Recorded information ::
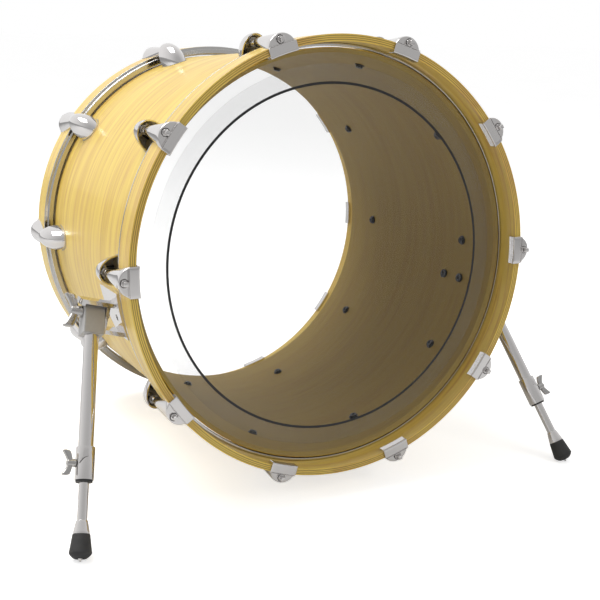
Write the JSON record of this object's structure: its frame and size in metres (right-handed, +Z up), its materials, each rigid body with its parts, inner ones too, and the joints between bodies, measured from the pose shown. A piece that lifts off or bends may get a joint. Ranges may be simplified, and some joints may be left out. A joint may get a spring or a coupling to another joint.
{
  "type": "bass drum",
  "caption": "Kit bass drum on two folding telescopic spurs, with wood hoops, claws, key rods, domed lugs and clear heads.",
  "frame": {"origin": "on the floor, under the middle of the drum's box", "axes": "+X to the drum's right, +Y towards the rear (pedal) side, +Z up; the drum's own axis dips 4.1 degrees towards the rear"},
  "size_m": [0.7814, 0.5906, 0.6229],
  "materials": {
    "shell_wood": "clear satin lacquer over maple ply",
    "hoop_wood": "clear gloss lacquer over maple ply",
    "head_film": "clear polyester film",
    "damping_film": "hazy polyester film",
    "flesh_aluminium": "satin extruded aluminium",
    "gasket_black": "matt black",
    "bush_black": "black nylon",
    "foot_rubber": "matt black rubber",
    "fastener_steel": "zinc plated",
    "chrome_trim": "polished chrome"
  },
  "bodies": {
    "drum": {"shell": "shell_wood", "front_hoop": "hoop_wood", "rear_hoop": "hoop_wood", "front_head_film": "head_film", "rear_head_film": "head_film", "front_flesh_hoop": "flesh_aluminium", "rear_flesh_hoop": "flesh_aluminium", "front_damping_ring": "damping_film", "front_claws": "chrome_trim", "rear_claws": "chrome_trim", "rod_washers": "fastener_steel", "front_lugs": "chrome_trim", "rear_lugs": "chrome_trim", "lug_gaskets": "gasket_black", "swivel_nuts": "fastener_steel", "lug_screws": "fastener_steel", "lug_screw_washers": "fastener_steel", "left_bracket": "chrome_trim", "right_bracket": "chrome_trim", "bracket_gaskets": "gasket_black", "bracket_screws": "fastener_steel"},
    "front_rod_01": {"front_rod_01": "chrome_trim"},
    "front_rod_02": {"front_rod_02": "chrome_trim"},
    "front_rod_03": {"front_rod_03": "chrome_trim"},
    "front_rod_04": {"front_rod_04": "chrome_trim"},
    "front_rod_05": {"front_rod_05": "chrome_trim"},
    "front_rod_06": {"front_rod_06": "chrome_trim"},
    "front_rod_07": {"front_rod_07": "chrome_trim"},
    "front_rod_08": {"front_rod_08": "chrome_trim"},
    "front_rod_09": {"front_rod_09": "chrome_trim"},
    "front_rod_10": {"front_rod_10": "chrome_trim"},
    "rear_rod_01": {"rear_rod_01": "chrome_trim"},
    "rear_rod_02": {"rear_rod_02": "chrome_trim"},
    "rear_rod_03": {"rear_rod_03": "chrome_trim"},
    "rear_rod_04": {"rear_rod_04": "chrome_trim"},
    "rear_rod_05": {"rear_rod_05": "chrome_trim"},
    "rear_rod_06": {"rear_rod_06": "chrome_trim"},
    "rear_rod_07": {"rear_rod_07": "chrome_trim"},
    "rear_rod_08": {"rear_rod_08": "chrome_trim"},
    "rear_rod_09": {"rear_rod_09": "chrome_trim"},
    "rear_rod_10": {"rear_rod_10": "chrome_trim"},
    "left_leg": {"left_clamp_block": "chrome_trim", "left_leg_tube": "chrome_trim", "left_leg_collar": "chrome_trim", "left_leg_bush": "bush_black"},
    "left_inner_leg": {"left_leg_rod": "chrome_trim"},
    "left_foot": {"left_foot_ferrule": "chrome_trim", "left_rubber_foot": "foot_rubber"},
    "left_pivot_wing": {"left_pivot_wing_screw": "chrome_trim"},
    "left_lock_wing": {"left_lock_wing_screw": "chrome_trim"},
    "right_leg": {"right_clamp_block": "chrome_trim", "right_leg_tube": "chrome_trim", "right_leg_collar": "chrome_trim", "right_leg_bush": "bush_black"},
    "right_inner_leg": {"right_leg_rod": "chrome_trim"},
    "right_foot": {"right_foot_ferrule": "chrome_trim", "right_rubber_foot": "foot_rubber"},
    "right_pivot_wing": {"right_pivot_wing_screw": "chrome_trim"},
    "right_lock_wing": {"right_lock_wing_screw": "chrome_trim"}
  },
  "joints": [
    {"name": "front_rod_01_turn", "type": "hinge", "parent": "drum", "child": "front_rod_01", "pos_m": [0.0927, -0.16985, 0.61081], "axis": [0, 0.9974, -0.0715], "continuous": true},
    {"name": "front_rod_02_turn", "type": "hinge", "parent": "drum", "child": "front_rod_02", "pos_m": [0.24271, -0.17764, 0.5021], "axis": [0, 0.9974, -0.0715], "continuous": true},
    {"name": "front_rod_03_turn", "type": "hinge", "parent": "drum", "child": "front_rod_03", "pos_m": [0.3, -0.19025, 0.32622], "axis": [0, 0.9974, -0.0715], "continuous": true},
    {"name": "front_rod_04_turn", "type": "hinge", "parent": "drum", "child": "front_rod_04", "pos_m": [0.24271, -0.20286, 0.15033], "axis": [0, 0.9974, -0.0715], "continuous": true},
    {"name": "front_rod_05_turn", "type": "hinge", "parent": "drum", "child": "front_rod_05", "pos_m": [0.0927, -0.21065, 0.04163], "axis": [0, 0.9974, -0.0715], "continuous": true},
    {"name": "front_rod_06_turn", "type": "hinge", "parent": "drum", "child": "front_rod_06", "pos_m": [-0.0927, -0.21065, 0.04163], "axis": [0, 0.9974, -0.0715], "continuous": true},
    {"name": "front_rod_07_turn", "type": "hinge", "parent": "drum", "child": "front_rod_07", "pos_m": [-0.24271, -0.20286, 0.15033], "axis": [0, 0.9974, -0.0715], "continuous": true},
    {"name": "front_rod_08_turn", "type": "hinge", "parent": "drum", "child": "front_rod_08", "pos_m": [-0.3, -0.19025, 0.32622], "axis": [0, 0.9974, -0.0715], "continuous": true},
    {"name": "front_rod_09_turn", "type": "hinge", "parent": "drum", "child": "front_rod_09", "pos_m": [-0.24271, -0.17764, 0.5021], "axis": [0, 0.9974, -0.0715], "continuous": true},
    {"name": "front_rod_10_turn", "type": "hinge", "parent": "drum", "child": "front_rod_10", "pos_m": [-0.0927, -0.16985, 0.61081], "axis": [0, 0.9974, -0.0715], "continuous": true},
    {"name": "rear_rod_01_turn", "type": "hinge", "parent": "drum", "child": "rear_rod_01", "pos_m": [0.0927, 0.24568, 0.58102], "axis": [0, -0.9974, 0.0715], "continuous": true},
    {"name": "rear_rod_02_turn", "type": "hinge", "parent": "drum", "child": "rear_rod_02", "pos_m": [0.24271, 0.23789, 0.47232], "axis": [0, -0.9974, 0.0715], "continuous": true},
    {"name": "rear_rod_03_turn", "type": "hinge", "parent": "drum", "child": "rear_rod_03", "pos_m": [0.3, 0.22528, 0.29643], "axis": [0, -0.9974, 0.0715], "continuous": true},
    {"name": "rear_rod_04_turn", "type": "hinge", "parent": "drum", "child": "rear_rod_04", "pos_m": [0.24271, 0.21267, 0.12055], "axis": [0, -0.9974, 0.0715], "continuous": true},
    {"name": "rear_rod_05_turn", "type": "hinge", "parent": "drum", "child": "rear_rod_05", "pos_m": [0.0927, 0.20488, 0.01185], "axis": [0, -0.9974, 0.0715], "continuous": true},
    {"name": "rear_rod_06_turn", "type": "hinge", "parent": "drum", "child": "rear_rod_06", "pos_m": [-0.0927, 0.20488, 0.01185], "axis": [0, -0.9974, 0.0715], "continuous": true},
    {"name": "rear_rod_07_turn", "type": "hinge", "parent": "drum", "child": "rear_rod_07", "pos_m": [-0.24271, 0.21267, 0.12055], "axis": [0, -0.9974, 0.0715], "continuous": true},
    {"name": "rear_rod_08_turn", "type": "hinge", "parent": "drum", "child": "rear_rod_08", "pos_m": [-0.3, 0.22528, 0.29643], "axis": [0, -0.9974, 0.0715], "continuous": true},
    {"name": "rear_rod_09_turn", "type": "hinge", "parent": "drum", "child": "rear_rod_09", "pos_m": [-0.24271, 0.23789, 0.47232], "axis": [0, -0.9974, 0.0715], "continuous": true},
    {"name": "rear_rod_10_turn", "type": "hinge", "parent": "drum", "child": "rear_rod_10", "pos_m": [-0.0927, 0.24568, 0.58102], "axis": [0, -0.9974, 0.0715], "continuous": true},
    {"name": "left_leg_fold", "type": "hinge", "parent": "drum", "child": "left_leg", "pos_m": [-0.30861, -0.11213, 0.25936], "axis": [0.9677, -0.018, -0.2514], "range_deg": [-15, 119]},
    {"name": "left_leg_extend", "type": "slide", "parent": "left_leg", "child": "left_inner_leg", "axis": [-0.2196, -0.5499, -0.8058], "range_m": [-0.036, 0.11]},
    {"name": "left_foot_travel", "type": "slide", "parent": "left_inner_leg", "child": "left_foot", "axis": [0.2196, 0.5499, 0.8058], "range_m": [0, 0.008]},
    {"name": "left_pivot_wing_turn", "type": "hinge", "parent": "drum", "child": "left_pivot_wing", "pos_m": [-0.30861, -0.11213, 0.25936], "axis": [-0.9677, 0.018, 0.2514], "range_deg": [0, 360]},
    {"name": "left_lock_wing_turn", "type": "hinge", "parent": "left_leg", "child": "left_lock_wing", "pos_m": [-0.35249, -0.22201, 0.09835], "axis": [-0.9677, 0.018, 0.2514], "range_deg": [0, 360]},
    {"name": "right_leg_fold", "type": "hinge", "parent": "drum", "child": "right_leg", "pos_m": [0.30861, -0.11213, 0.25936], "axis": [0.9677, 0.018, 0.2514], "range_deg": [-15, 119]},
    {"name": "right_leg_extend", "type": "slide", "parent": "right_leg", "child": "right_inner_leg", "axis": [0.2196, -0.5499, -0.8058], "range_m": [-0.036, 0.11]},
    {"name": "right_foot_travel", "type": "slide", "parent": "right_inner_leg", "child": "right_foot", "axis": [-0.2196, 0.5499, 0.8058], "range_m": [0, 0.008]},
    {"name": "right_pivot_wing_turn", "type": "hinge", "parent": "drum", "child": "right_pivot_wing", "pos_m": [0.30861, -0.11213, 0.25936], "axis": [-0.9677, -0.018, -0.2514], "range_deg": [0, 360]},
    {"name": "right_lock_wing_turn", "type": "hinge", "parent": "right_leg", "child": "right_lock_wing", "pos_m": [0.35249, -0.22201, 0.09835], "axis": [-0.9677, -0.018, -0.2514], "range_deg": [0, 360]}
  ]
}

Objective ::
Report how many lines above hold the string "materials", giving nothing but the number.

Final result ::
2